Brian Sandhoff, Pharm.D., 5

5Pharmacy Department, Kaiser Permanente Colorado, Aurora, Colorado; Clinical Pharmacy Cardiac Risk Service, Kaiser Permanente Colorado, Aurora, Colorado; University of Colorado School of Pharmacy, Aurora, Colorado.


Roseanne Hornak, Pharm.D., 6

6Pharmacy Department, Kaiser Permanente Colorado, Aurora, Colorado; Clinical Pharmacy Cardiac Risk Service, Kaiser Permanente Colorado, Aurora, Colorado; University of Colorado School of Pharmacy, Aurora, Colorado.


John Merenich, M.D., 7

7Clinical Pharmacy Cardiac Risk Service, Kaiser Permanente Colorado, Aurora, Colorado; Clinical Informatics Decision Support, Denver, Colorado.


Clinical Pharmacy Cardiac Risk Service Study Group

Study Objective. To assess the impact of a collaborative cardiovascular risk reduction service (Collaborative Cardiac Care Service [CCCS]) on total health care expenditures after an incident acute coronary event.

Design. Matched, retrospective cohort study.

Data Source. Kaiser Permanente Colorado (KPCO) databases.
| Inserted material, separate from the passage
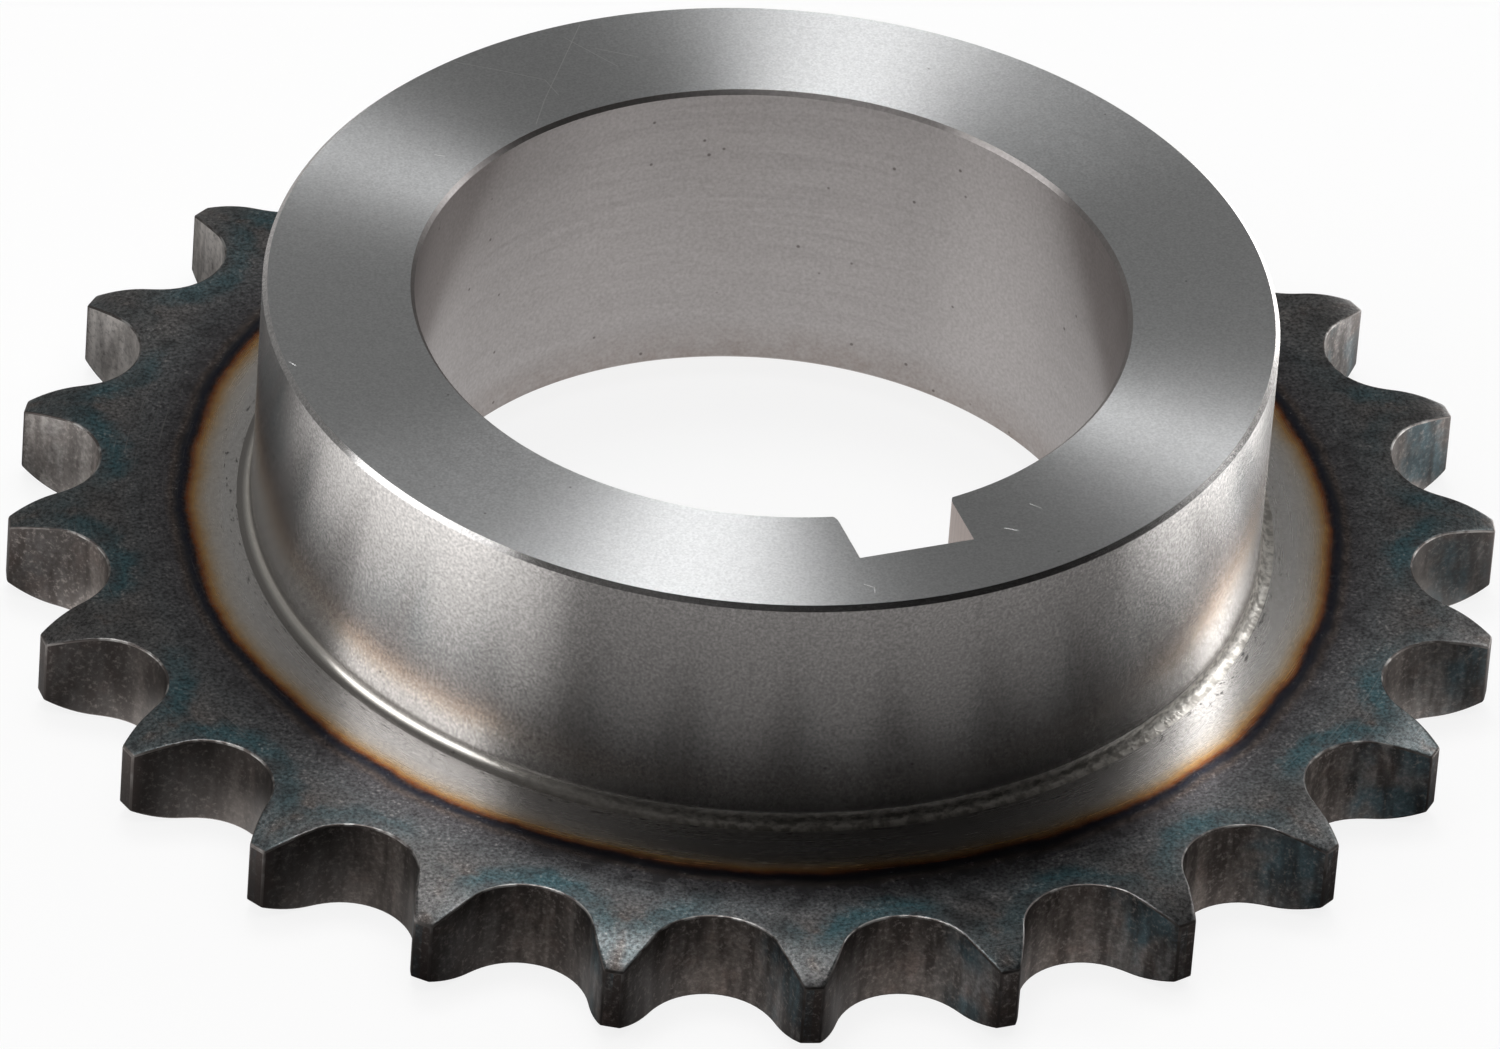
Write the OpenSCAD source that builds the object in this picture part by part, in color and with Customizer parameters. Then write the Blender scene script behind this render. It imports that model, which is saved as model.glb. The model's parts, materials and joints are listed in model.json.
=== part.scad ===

Patients. Patients who had an incident coronary event between January 1999 and June 2004 and were either enrolled (CCCS group) or never enrolled in the CCCS (No CCCS group). Patients in the CCCS group (628 patients) were matched in a 1:1 ratio to patients in the No CCCS group (628 patients) by Chronic Disease Score (CDS) and total health care expenditures in the 180 days before the index coronary event (baseline).

Measurements and Main Results. Drug purchases and medical utilization encounters were extracted from the KPCO administrative and claims databases after the incident coronary event until death, KPCO plan termination, 3 years later, or December 31, 2005, whichever came first (follow-up). Expenditure estimates from the plan's decision support system (in 2007 U.S. dollars) were applied to each utilization encounter. A $1/follow-up day cost was applied to all patients in the CCCS group. Expenditures/follow-up day were modeled with adjustment for matching variables, patient characteristics, baseline expenditures, and intracorrelations of matched patients. Patients in the No CCCS group were slightly older and were more likely to be female and have had a myocardial infarction as their incident event compared with those in the CCCS group. During follow-up, there were 12 and 98 cardiac-related deaths and 16 and 188 all-cause deaths for the CCCS and No CCCS groups, respectively; mean and median total health care expenditures/day were $39 and $20, respectively, for the CCCS group, and $108 and $45, respectively, for the No CCCS group (all p<0.001). After adjustment, total health care expenditures for patients in the CCCS group were approximately $60/day ($21,900/yr) lower than those for patients in the No CCCS group (p<0.001; adjusted R2=0.29 with log-transformed expenditures).

Conclusion. The comprehensive and aggressive implementation of secondary cardiac prevention strategies and close monitoring and follow-up of patients with coronary artery disease provided by the CCCS were associated with reduced health care expenditures.